By The Prowler on 2.25.02 @ 12:36AM
At least today's heroines are said to be. Not so Bill Clinton, who as a result nearly went hungry during a Hollywood stopover.
QUITE CONTRARY
The White House was negotiating with the General Accounting Office
up to the time last Friday that the investigative agency signed off
on the final legal documents sent to the U.S. District Courthouse
in Washington, D.C. demanding that the office of Vice President
Dick Cheney hand over notes and papers from his
National Energy Policy Development Group.
"The negotiations went nowhere," says a White House domestic
policy aide. "The problem was Mary." The reference is to
Mary Matalin, a key adviser to Cheney and wife of
Democratic operative James Carville. According to
several White House sources, Matalin so angered GAO investigators
during several early negotiating sessions that the GAO even
declined to meet at all.
"She was so aggressive about the White House position," says a
GAO staffer who assisted in preparing the lawsuit, "it was hard to
tell if they were serious about negotiating, or if they were just
trying to make us out to be the bad guys."
Several Cheney aides, according to the GAO source, seemed
willing to allow limited GAO access to some documents related to
the energy meetings. "We're not sold that there is that much more
to be found given what we've seen in the press," says the GAO
staffer. "Maybe there is, but the way some in the White House were
acting, you'd think we were looking to get at the Nixon tapes. It
was just odd."
Matalin has been on the point in the administration's fight with
the GAO, insisting that principle is on the side of the White House
in refusing to hand over energy task force records. Disclosure of
names and conversations from many of those meetings, the White
House says, would impede its ability to obtain candid advice from
outside experts.
"We hope she's right on this," says another White House aide.
"If it blows up in our faces, it will be the first major
embarrassment for the administration."
Matalin's hiring was a controversial one for the administration.
Many conservatives objected to it, in part because of her marriage
to Carville. But her longtime ties to the Bush family won out.
BOXER SHORTS
California Sen. Barbara Boxer was promising
reporters a hot scoop last Friday about Enron's relationship with
the Bush administration, only to end up look like the girl who
cried wolf.
For several days Boxer and her staff had promising Hill
reporters documents from the Federal Energy Regulatory Commission
that would have documented meetings and contacts between FERC
members and Enron from August 2000 through June 2001.
"They said the documents would show that those contacts spiked
after the Clinton administration left office," says one financial
reporter covering Capitol Hill. "They thought it was going to be a
smoking gun, and really oversold it."
In fact, the meeting logs indicated almost the exact opposite of
what Boxer had been selling. While Enron meetings did continue with
the Bush administration, Clinton-appointed staff and commissioners
were wined and dined much more heavily before the Bush people came
in. And even then, it appears the FERC actions were above board.

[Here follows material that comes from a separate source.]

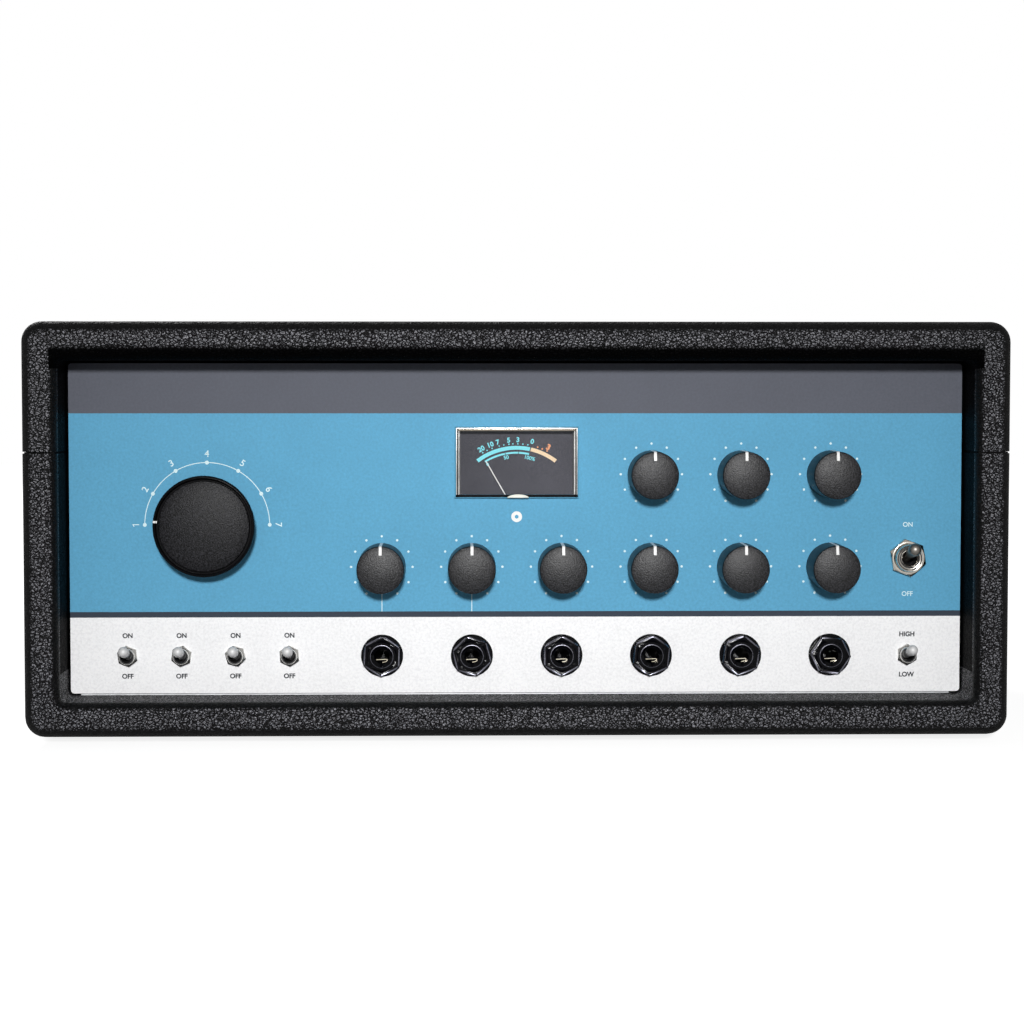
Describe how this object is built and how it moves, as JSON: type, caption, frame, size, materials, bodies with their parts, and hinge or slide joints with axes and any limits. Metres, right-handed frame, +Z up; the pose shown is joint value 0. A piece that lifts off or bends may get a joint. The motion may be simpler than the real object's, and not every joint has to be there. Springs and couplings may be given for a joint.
{
  "type": "tape echo unit",
  "caption": "Recessed-panel audio effects box with a hinged lid over a tape loop deck; knobs, toggle switches, a level meter and jack sockets.",
  "frame": {"origin": "centre of the footprint, on the surface the rubber feet stand on", "axes": "+X to the right as seen from the front, +Y towards the back, +Z up; the control panel faces -Y"},
  "size_m": [0.41, 0.28, 0.1765],
  "materials": {
    "covered_board": "plywood covered in black pebbled vinyl",
    "foot_rubber": "matte black",
    "plated_steel": "nickel plated",
    "panel_paint": "fine textured paint in bands of grey, blue and silver",
    "sheet_steel": "black powder coat",
    "zinc_steel": "zinc plated",
    "can_metal": "drawn steel",
    "black_plastic": "moulded, satin",
    "spring_brass": "tinned spring leaf",
    "knob_plastic": "matte charcoal with a white mark",
    "lever_metal": "satin",
    "bright_chrome": "polished",
    "clear_window": "clear acrylic",
    "dial_card": "dark dial with a pale scale",
    "needle_metal": "painted white",
    "deck_metal": "brushed",
    "tape_film": "brown oxide coating",
    "head_metal": "polished head cans",
    "turned_brass": "turned",
    "motor_can": "black motor can",
    "belt_rubber": "ground flat belt",
    "core_wrap": "wound ring core in yellow tape",
    "board_resin": "green circuit board"
  },
  "bodies": {
    "cabinet": {"capstan_bearing": "turned_brass", "case_hinge_leaves": "plated_steel", "chassis": "zinc_steel", "circuit_board": "board_resin", "control_cover": "sheet_steel", "deck_pillars": "deck_metal", "deck_plate": "deck_metal", "drive_belt": "belt_rubber", "drive_motor": "motor_can", "erase_head": "head_metal", "front_panel": "panel_paint", "guide_posts": "plated_steel", "head_base": "deck_metal", "jack_contacts": "spring_brass", "jack_nuts": "black_plastic", "jack_sockets": "black_plastic", "lower_case": "covered_board", "mains_inlet": "black_plastic", "meter_bezel": "bright_chrome", "meter_case": "black_plastic", "meter_dial": "dial_card", "meter_lens": "clear_window", "playback_heads": "head_metal", "potentiometers": "can_metal", "rear_panel": "sheet_steel", "record_head": "head_metal", "rotary_switch": "black_plastic", "rubber_feet": "foot_rubber", "switch_bodies": "zinc_steel", "switch_nuts": "bright_chrome", "tape_loop": "tape_film", "tape_tank": "deck_metal", "transformer": "core_wrap"},
    "lid": {"lid": "covered_board", "lid_hinge_leaves": "plated_steel"},
    "mode_knob": {"mode_knob": "knob_plastic"},
    "power_lever": {"power_lever": "bright_chrome"},
    "meter_needle": {"meter_needle": "needle_metal"},
    "capstan": {"capstan_flywheel": "plated_steel"},
    "motor_pulley": {"motor_pulley": "turned_brass"},
    "pinch_arm": {"pinch_arm": "plated_steel"},
    "pinch_roller": {"pinch_roller": "foot_rubber"},
    "tank_cover": {"tank_cover": "clear_window", "thumb_screws": "turned_brass"},
    "guitar_volume_knob": {"guitar_volume_knob": "knob_plastic"},
    "line_volume_knob": {"line_volume_knob": "knob_plastic"},
    "reverb_decay_knob": {"reverb_decay_knob": "knob_plastic"},
    "reverb_volume_knob": {"reverb_volume_knob": "knob_plastic"},
    "speed_knob": {"speed_knob": "knob_plastic"},
    "echo_volume_knob": {"echo_volume_knob": "knob_plastic"},
    "bass_knob": {"bass_knob": "knob_plastic"},
    "treble_knob": {"treble_knob": "knob_plastic"},
    "feedback_knob": {"feedback_knob": "knob_plastic"},
    "direct_lever": {"direct_lever": "lever_metal"},
    "motor_lever": {"motor_lever": "lever_metal"},
    "layering_lever": {"layering_lever": "lever_metal"},
    "echo_lever": {"echo_lever": "lever_metal"},
    "output_level_lever": {"output_level_lever": "lever_metal"}
  },
  "joints": [
    {"name": "lid_hinge", "type": "hinge", "parent": "cabinet", "child": "lid", "pos_m": [0, 0.1345, 0.1223], "axis": [-1, 0, 0], "range_deg": [0, 100]},
    {"name": "mode_turn", "type": "hinge", "parent": "cabinet", "child": "mode_knob", "pos_m": [-0.1313, -0.1135, 0.0912], "axis": [0, 1, 0], "range_deg": [0, 180]},
    {"name": "guitar_volume_turn", "type": "hinge", "parent": "cabinet", "child": "guitar_volume_knob", "pos_m": [-0.05745, -0.1135, 0.0732], "axis": [0, 1, 0], "range_deg": [-150, 150]},
    {"name": "line_volume_turn", "type": "hinge", "parent": "cabinet", "child": "line_volume_knob", "pos_m": [-0.01925, -0.1135, 0.0732], "axis": [0, 1, 0], "range_deg": [-150, 150]},
    {"name": "reverb_decay_turn", "type": "hinge", "parent": "cabinet", "child": "reverb_decay_knob", "pos_m": [0.01895, -0.1135, 0.0732], "axis": [0, 1, 0], "range_deg": [-150, 150]},
    {"name": "reverb_volume_turn", "type": "hinge", "parent": "cabinet", "child": "reverb_volume_knob", "pos_m": [0.05715, -0.1135, 0.0732], "axis": [0, 1, 0], "range_deg": [-150, 150]},
    {"name": "speed_turn", "type": "hinge", "parent": "cabinet", "child": "speed_knob", "pos_m": [0.09535, -0.1135, 0.0732], "axis": [0, 1, 0], "range_deg": [-150, 150]},
    {"name": "echo_volume_turn", "type": "hinge", "parent": "cabinet", "child": "echo_volume_knob", "pos_m": [0.13355, -0.1135, 0.0732], "axis": [0, 1, 0], "range_deg": [-150, 150]},
    {"name": "bass_turn", "type": "hinge", "parent": "cabinet", "child": "bass_knob", "pos_m": [0.05715, -0.1135, 0.1125], "axis": [0, 1, 0], "range_deg": [-150, 150]},
    {"name": "treble_turn", "type": "hinge", "parent": "cabinet", "child": "treble_knob", "pos_m": [0.09535, -0.1135, 0.1125], "axis": [0, 1, 0], "range_deg": [-150, 150]},
    {"name": "feedback_turn", "type": "hinge", "parent": "cabinet", "child": "feedback_knob", "pos_m": [0.13355, -0.1135, 0.1125], "axis": [0, 1, 0], "range_deg": [-150, 150]},
    {"name": "direct_throw", "type": "hinge", "parent": "cabinet", "child": "direct_lever", "pos_m": [-0.16535, -0.1125, 0.0354], "axis": [1, 0, 0], "range_deg": [0, 25]},
    {"name": "motor_throw", "type": "hinge", "parent": "cabinet", "child": "motor_lever", "pos_m": [-0.1425, -0.1125, 0.0354], "axis": [1, 0, 0], "range_deg": [0, 25]},
    {"name": "layering_throw", "type": "hinge", "parent": "cabinet", "child": "layering_lever", "pos_m": [-0.11965, -0.1125, 0.0354], "axis": [1, 0, 0], "range_deg": [0, 25]},
    {"name": "echo_throw", "type": "hinge", "parent": "cabinet", "child": "echo_lever", "pos_m": [-0.0968, -0.1125, 0.0354], "axis": [1, 0, 0], "range_deg": [0, 25]},
    {"name": "output_level_throw", "type": "hinge", "parent": "cabinet", "child": "output_level_lever", "pos_m": [0.1668, -0.1125, 0.0354], "axis": [1, 0, 0], "range_deg": [0, 25]},
    {"name": "power_throw", "type": "hinge", "parent": "cabinet", "child": "power_lever", "pos_m": [0.1668, -0.112, 0.0768], "axis": [1, 0, 0], "range_deg": [0, 28]},
    {"name": "needle_swing", "type": "hinge", "parent": "cabinet", "child": "meter_needle", "pos_m": [-0.00015, -0.1105, 0.0945], "axis": [0, 1, 0], "range_deg": [0, 64], "stiffness_Nm_per_rad": 0.0002},
    {"name": "capstan_spin", "type": "hinge", "parent": "cabinet", "child": "capstan", "pos_m": [0.135, -0.04405, 0.12], "axis": [0, 0, 1], "continuous": true},
    {"name": "motor_spin", "type": "hinge", "parent": "cabinet", "child": "motor_pulley", "pos_m": [0.032, -0.0183, 0.069], "axis": [0, 0, 1], "continuous": true},
    {"name": "pinch_swing", "type": "hinge", "parent": "cabinet", "child": "pinch_arm", "pos_m": [0.10566, -0.05979, 0.122], "axis": [0, 0, -1], "range_deg": [0, 14]},
    {"name": "pinch_roll", "type": "hinge", "parent": "pinch_arm", "child": "pinch_roller", "pos_m": [0.135, -0.05355, 0.13], "axis": [0, 0, 1], "continuous": true},
    {"name": "tank_cover_lift", "type": "slide", "parent": "cabinet", "child": "tank_cover", "axis": [0, 0, 1], "range_m": [0, 0.012]}
  ],
  "couplings": [
    {"joint": "motor_spin", "follows": "capstan_spin", "ratio": 5.2216}
  ]
}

"When they went out with lobbyists, the FERC folks picked up their
part of the bill," says the reporter.
Boxer is investigating whether Enron's relationship with the
Bush administration exacerbated the California energy cost crisis.
"We certainly didn't get what we were expecting," says a Boxer
staffer. "We were misled by someone we've been talking to inside
FERC. They led us to believe we'd get something a bit different
from what we ended up having to release."
The aide says Boxer was convinced that current FERC chairman
Pat Wood III, a Bush appointee, would have had a
schedule "rife with Enron contacts. But it didn't work out that
way. There were more meetings with consumers and consumer
advocates. We're kind of embarrassed about all of this."
Not Boxer, though. Her immediate reaction was to go back and
demand still more records, until staff persuaded her to stop the
insanity.
FONDLY FAIR-WEATHERED
Former President Bill Clinton isn't hanging with
the A-list stars anymore. According to a source in his New York
office, Clinton was set to travel to Los Angeles and hold over
there for a night last week before flying on to Australia. He asked
aides to set up a lunch and dinner with Steven
Spielberg and Warren Beatty respectively.
Both sent word that they were otherwise occupied. Clinton
apparently reached out to several other supposed Hollywood friends,
including Rob Reiner, but none could free
themselves up for a mid-week nosh with the former Prez. Instead,
Clinton dined out with comedian Chris Tucker and
musician Kenny G.
"Clinton likes Kenny because he belongs to a nice golf course
and can get him into most of the better courses in L.A.," says the
Clinton staffer. "Tucker has been hanging with the President since
we opened the offices in Harlem. It's a newer friendship, perhaps
because Tucker always seems to have women around him."